The most important part of budgeting with Monte Carlo simulation is assessment of the uncertainty in the budgeted (forecasted) cost and value drivers. This uncertainty is given as the most likely value (usually the budget figure) and the interval where it is assessed with a high degree of confidence (approx. 95%) to fall.

We will then use these lower and upper limits (5% and 95%) for sales, prices and other budget items and the budget values as indicators of the shape of the probability distributions for the individual budget items. Together they described the range and uncertainty in the EBITDA forecasts.

This gives us the opportunity to simulate (Monte Carlo) a number of possible outcomes – by a large number of runs of the model, usually 1000 – of net revenue, operating expenses and finally EBITDA. This again will give us their probability distributions

Most managers and their staff have, based on experience, a good grasp of the range in which the values of their variables will fall. It is not based on any precise computation but is a reasonable assessment by knowledgeable persons. Selecting the budget value however is more difficult. Should it be the “mean”
or the “most likely value” or should the manager just delegate fixing of the values to the responsible departments?

Now we know that the budget values might be biased by a number of reasons – simplest by bonus schemes etc. – and that budgets based on average assumptions are wrong on average .

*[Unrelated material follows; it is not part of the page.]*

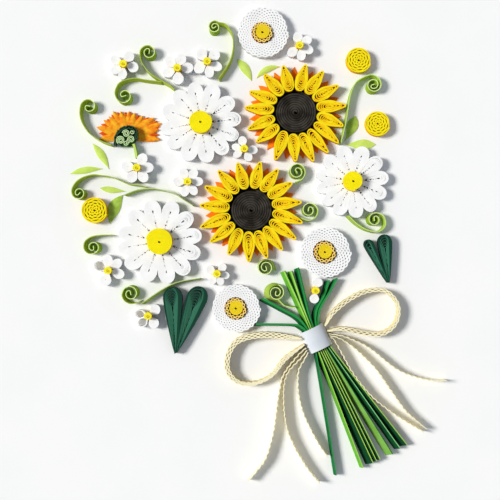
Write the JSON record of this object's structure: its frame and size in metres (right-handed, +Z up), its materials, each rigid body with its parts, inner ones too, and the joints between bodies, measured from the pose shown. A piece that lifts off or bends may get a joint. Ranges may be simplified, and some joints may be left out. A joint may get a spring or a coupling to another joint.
{
  "type": "quilled paper art",
  "caption": "Framed-size bouquet of rolled, pinched and curled paper strips standing on a white card: sunflowers, daisies, small blooms, tendrils, leaves and a tied bow.",
  "frame": {"origin": "centre of the card's underside", "axes": "+Z up out of the card's face, +Y towards the top of the picture, +X to its right"},
  "size_m": [0.21, 0.21, 0.0075],
  "materials": {
    "card_white": "matt white card",
    "sunflower_yellow": "matt bright yellow paper",
    "sunflower_orange": "matt orange paper",
    "seed_black": "matt black-brown paper",
    "petal_white": "matt white paper",
    "centre_yellow": "matt yellow paper",
    "rose_yellow": "matt golden yellow paper",
    "amber_petal": "matt amber and orange paper",
    "calyx_green": "matt deep green paper",
    "sage_green": "matt light green paper",
    "tendril_green": "matt moss green paper",
    "leaf_green": "matt light green paper",
    "heart_leaf_green": "matt bottle green paper",
    "stem_dark_green": "matt dark green paper",
    "stem_bright_green": "matt bright green paper",
    "wrap_white": "matt white paper",
    "ribbon_cream": "matt cream paper"
  },
  "bodies": {
    "root": {"backing_card": "card_white", "sunflower_upper_back_petals": "sunflower_orange", "sunflower_upper_petals": "sunflower_yellow", "sunflower_upper_seed_coil": "seed_black", "sunflower_lower_back_petals": "sunflower_orange", "sunflower_lower_petals": "sunflower_yellow", "sunflower_lower_seed_coil": "seed_black", "daisy_upper_petals": "petal_white", "daisy_upper_centre": "centre_yellow", "daisy_left_petals": "petal_white", "daisy_left_centre": "centre_yellow", "daisy_right_petals": "petal_white", "daisy_right_centre": "centre_yellow", "rosette_top_coil": "petal_white", "rosette_top_heart": "centre_yellow", "rosette_right_coil": "petal_white", "rosette_right_heart": "centre_yellow", "rosette_left_coil": "petal_white", "rosette_left_heart": "centre_yellow", "yellow_rose_left": "rose_yellow", "yellow_rose_upper_right": "rose_yellow", "yellow_rose_lower_right": "rose_yellow", "small_flower_01_petals": "petal_white", "small_flower_02_petals": "petal_white", "small_flower_03_petals": "petal_white", "small_flower_04_petals": "petal_white", "small_flower_05_petals": "petal_white", "small_flower_06_petals": "petal_white", "small_flower_07_petals": "petal_white", "small_flower_08_petals": "petal_white", "small_flower_09_petals": "petal_white", "small_flower_10_petals": "petal_white", "small_flower_11_petals": "petal_white", "small_flower_cores": "centre_yellow", "back_view_flower_petals": "amber_petal", "back_view_flower_calyx": "calyx_green", "back_view_flower_stem": "sage_green", "scroll_top_left": "tendril_green", "scroll_upper_left": "tendril_green", "scroll_outer_left": "tendril_green", "scroll_middle_left": "tendril_green", "scroll_lower_left": "tendril_green", "scroll_by_heart_leaf": "tendril_green", "scroll_top": "tendril_green", "scroll_right": "tendril_green", "scroll_between_sunflowers": "tendril_green", "scroll_beside_sunflower": "tendril_green", "scroll_below_sunflower": "tendril_green", "scroll_by_stems": "tendril_green", "scroll_lower_right": "tendril_green", "vines": "tendril_green", "flat_leaves": "leaf_green", "heart_leaf_left": "heart_leaf_green", "heart_leaf_right": "heart_leaf_green", "stems_dark": "stem_dark_green", "stems_bright": "stem_bright_green", "stem_wrap": "wrap_white", "bow_loop_left": "ribbon_cream", "bow_loop_right": "ribbon_cream", "bow_tails": "ribbon_cream"}
  },
  "joints": []
}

This is therefore where the individual mangers intent and culture will be manifested, and it is here the greatest learning effect for both the managers and the mother company will be, as under-budgeting and overconfidence will stand out as excessive large deviations from the model calculated expected value (probability weighted average over the interval).

Output

The output from the Monte Carlo simulation will be in the form of graphs that puts all run’s in the simulation together to form the cumulative distribution for the operating expenses (red line):

In the figure we have computed the frequencies of observed (simulated) values for operating expenses (blue frequency plot) – the x-axis gives the operating expenses and the left y-axis the frequency. By summing up from left to right we can compute the cumulative probability curve. The s-shaped curve (red) gives for every point the probability (on the right y-axis) for having an operating expenses less than the corresponding point on the x-axis. The shape of this curve and its range on the x-axis gives us the uncertainty in the forecasts.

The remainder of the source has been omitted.